** Job **
For the material that follows, list every line containing the word "bodies".

** Data lines **

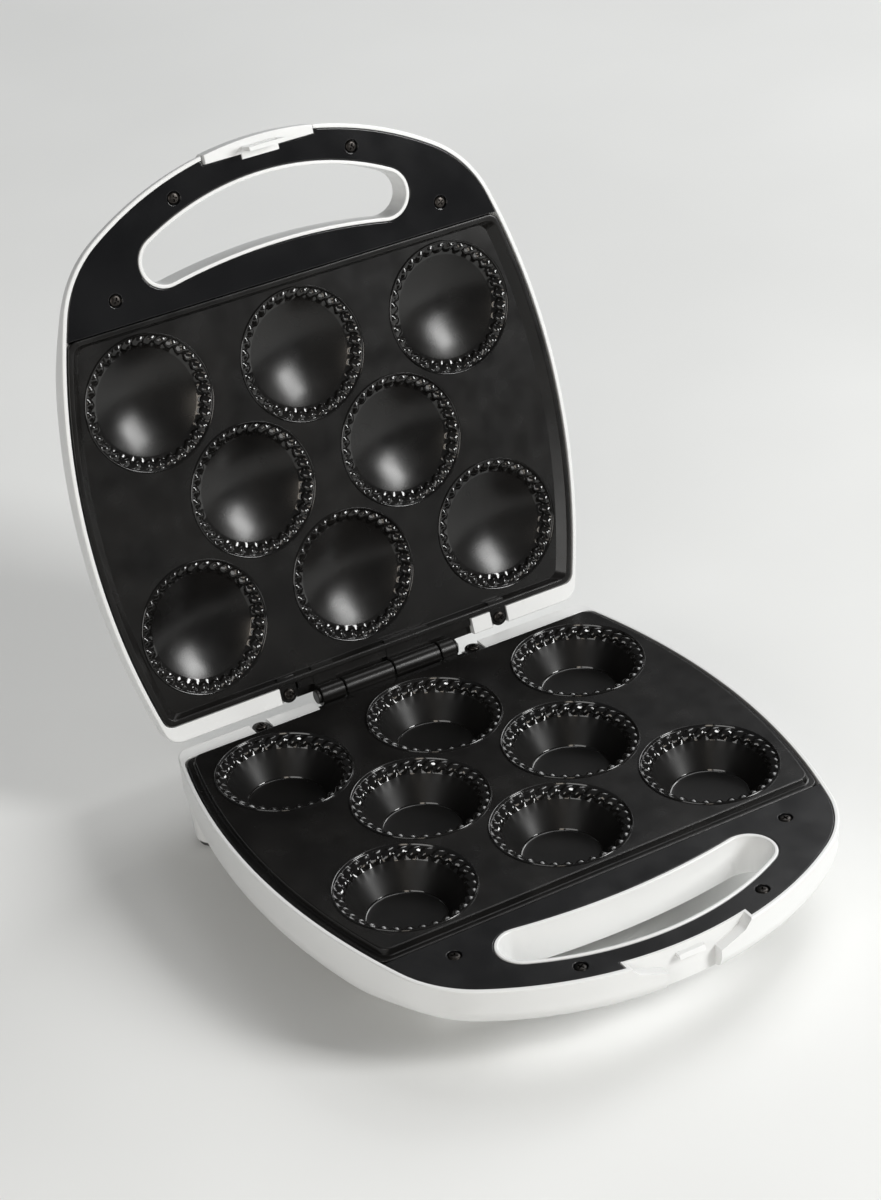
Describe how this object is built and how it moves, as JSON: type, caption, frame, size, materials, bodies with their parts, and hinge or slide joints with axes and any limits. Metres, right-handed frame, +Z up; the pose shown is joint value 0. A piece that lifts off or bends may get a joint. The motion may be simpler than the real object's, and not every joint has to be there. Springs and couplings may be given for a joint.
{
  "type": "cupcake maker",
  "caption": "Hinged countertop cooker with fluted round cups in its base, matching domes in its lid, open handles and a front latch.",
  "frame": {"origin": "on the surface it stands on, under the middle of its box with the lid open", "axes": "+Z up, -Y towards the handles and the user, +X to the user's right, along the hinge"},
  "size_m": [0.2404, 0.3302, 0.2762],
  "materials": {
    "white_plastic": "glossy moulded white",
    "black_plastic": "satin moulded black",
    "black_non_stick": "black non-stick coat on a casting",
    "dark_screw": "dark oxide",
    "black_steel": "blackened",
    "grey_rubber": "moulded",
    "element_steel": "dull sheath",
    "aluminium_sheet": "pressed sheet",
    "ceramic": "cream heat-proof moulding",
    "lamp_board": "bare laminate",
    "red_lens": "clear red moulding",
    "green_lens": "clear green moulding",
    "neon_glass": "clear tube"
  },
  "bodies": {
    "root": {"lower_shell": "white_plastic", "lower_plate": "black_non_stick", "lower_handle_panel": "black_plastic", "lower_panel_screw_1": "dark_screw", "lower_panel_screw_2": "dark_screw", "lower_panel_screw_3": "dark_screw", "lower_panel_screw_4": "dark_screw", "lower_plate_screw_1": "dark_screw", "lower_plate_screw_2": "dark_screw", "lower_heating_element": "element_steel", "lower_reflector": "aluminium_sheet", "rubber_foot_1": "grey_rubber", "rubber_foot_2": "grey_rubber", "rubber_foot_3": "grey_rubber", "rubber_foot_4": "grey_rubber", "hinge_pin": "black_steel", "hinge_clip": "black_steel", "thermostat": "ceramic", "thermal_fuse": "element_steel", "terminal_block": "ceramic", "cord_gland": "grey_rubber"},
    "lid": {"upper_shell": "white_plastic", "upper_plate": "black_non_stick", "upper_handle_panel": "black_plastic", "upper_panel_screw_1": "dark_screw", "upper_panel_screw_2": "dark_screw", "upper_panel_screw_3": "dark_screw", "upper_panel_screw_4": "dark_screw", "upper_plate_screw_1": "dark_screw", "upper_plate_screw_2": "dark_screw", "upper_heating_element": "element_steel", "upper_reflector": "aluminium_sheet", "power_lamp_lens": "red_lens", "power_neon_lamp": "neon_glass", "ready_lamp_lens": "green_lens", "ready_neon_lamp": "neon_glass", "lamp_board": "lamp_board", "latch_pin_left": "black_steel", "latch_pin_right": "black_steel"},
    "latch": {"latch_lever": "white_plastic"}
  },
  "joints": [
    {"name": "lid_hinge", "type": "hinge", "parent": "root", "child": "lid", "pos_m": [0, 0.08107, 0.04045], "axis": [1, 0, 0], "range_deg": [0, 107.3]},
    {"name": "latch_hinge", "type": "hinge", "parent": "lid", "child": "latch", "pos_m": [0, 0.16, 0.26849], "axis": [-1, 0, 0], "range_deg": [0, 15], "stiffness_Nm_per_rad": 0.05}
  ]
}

** Solution to the problem **
Describe how this object is built and how it moves, as JSON: type, caption, frame, size, materials, bodies with their parts, and hinge or slide joints with axes and any limits. Metres, right-handed frame, +Z up; the pose shown is joint value 0. A piece that lifts off or bends may get a joint. The motion may be simpler than the real object's, and not every joint has to be there. Springs and couplings may be given for a joint.
  "bodies": {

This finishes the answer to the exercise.